Prompt: Pull out of the data below the stretch of lines bounded by the one containing "# ---- checks" and the one containing "bpy.context.scene.collection.objects.link(empty)", both bounds included, unchanged.

* Begin Rows *

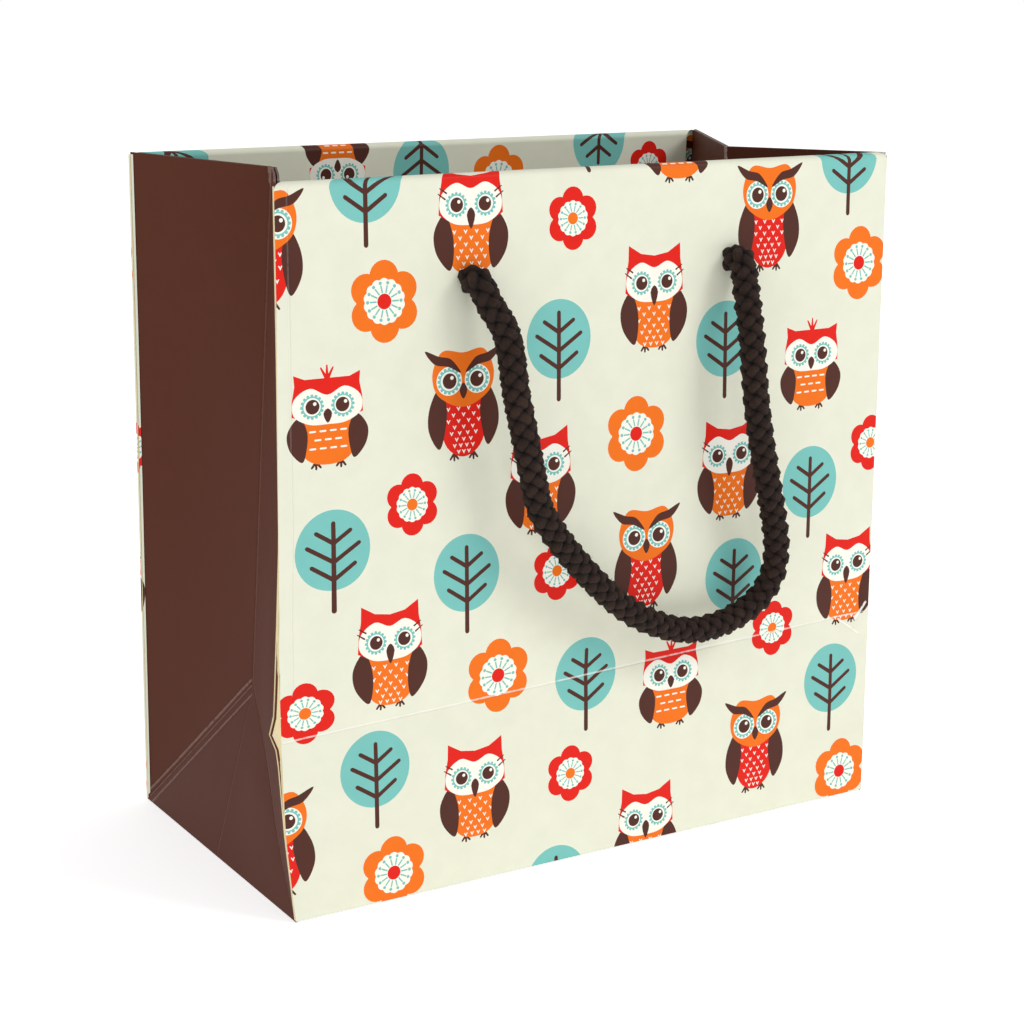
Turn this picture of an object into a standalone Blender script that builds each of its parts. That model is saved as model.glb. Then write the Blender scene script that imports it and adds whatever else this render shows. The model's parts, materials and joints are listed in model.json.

* End Rows *
* Begin Rows *

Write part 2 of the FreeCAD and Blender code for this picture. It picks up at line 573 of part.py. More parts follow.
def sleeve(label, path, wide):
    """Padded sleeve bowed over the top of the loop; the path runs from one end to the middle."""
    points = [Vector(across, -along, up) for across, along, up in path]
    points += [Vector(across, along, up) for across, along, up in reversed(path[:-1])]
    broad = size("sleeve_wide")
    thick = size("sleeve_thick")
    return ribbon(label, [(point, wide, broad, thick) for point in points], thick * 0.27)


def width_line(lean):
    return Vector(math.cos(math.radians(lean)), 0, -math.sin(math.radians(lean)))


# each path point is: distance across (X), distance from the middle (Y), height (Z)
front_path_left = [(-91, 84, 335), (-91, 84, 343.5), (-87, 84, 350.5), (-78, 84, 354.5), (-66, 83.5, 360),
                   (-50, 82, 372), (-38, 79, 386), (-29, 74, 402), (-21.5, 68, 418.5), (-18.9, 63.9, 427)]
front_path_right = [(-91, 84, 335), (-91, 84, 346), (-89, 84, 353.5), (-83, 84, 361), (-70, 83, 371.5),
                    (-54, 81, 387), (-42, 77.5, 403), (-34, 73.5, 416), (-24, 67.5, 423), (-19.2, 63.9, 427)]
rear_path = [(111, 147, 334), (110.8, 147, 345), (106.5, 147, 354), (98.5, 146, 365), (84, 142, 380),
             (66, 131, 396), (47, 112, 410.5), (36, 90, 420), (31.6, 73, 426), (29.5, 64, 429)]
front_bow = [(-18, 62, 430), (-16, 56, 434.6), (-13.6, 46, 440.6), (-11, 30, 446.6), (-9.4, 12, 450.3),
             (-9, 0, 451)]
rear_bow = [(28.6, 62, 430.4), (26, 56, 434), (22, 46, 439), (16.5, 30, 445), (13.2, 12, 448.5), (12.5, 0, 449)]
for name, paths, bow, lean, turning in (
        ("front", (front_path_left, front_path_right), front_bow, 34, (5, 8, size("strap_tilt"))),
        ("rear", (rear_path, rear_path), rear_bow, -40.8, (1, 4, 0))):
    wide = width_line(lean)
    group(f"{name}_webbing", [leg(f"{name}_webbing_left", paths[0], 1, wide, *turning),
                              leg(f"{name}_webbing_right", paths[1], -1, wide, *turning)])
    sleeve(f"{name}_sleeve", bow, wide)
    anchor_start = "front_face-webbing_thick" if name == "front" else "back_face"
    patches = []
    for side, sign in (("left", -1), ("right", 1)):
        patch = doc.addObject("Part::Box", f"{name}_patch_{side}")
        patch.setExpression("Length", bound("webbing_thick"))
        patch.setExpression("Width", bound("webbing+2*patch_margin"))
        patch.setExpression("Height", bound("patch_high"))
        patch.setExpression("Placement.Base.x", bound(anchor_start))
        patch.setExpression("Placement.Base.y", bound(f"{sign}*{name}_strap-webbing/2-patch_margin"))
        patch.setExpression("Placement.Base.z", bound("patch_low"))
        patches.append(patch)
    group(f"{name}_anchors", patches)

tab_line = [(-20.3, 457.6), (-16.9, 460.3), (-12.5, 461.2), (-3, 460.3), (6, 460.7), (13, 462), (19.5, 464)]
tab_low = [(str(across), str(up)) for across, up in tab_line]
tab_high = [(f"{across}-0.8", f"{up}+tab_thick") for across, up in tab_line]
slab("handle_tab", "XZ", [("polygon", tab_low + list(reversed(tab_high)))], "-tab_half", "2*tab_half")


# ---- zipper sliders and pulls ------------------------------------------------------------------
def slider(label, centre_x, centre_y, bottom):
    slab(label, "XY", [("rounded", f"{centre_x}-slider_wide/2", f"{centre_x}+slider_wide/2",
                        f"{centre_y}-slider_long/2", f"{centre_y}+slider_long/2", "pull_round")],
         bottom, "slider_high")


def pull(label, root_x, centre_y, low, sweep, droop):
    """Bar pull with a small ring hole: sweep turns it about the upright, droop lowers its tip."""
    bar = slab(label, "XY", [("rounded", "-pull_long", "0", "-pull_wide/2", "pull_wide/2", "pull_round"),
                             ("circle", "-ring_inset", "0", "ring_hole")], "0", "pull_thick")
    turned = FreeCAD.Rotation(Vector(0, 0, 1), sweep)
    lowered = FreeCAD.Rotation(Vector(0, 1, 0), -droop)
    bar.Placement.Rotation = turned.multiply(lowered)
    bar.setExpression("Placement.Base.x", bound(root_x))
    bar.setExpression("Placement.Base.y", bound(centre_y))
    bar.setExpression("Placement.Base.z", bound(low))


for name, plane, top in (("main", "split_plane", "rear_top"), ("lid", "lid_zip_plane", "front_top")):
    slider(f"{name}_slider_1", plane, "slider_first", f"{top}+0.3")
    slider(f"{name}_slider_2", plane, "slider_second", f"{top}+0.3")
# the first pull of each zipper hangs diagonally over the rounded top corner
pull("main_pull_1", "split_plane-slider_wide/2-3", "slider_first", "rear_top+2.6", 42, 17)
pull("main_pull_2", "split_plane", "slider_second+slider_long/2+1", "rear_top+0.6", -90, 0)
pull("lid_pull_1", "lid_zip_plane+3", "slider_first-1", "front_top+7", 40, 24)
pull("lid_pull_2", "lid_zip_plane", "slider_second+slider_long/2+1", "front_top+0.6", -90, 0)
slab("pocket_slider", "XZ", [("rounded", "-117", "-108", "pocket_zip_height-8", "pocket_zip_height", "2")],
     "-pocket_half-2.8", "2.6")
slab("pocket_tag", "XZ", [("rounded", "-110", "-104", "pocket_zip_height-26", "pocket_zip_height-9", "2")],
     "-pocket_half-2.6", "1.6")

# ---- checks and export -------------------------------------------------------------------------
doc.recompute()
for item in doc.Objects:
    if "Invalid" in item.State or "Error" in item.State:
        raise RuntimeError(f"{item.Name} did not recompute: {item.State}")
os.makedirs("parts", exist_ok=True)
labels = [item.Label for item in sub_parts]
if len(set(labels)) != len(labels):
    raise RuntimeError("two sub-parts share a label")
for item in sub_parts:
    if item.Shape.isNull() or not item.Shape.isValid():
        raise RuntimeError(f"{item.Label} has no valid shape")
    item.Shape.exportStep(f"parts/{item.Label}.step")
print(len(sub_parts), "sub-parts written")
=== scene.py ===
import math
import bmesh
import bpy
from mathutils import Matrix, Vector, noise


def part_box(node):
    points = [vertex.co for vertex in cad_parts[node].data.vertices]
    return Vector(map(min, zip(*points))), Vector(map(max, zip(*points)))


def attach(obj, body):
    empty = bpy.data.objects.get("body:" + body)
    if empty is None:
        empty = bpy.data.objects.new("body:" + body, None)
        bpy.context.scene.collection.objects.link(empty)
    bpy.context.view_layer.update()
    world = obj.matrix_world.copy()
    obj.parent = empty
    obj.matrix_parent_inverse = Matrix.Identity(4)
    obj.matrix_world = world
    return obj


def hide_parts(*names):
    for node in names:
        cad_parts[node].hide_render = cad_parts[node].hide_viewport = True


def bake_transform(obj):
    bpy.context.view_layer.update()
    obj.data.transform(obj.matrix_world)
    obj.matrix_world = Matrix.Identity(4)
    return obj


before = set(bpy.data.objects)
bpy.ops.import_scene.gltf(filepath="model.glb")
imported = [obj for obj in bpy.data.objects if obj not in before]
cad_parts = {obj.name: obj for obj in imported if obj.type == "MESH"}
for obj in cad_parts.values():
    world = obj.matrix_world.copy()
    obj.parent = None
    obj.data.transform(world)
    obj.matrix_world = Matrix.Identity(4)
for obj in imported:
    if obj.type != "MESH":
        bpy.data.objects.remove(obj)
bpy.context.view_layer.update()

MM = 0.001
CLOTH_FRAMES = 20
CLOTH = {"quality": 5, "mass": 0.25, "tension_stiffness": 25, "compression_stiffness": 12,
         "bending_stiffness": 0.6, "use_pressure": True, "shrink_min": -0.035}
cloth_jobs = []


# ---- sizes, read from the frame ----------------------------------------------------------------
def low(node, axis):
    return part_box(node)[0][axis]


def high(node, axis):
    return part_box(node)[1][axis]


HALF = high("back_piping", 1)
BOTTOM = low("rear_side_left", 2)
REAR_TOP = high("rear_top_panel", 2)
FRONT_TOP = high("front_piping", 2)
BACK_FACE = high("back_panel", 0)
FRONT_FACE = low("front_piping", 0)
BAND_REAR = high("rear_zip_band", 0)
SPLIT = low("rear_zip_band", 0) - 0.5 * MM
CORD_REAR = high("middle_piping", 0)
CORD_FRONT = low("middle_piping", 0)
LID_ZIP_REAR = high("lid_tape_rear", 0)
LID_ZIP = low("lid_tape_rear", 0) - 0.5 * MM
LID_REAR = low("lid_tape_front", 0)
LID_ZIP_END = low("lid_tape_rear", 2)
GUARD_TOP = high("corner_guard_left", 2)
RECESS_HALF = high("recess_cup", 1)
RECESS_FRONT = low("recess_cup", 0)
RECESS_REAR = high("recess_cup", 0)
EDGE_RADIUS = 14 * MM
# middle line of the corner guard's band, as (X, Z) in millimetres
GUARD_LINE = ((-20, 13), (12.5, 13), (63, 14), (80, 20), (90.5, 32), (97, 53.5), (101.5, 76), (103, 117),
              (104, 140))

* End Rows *

Solution to the exercise:
# ---- checks and export -------------------------------------------------------------------------
doc.recompute()
for item in doc.Objects:
    if "Invalid" in item.State or "Error" in item.State:
        raise RuntimeError(f"{item.Name} did not recompute: {item.State}")
os.makedirs("parts", exist_ok=True)
labels = [item.Label for item in sub_parts]
if len(set(labels)) != len(labels):
    raise RuntimeError("two sub-parts share a label")
for item in sub_parts:
    if item.Shape.isNull() or not item.Shape.isValid():
        raise RuntimeError(f"{item.Label} has no valid shape")
    item.Shape.exportStep(f"parts/{item.Label}.step")
print(len(sub_parts), "sub-parts written")
=== scene.py ===
import math
import bmesh
import bpy
from mathutils import Matrix, Vector, noise


def part_box(node):
    points = [vertex.co for vertex in cad_parts[node].data.vertices]
    return Vector(map(min, zip(*points))), Vector(map(max, zip(*points)))


def attach(obj, body):
    empty = bpy.data.objects.get("body:" + body)
    if empty is None:
        empty = bpy.data.objects.new("body:" + body, None)
        bpy.context.scene.collection.objects.link(empty)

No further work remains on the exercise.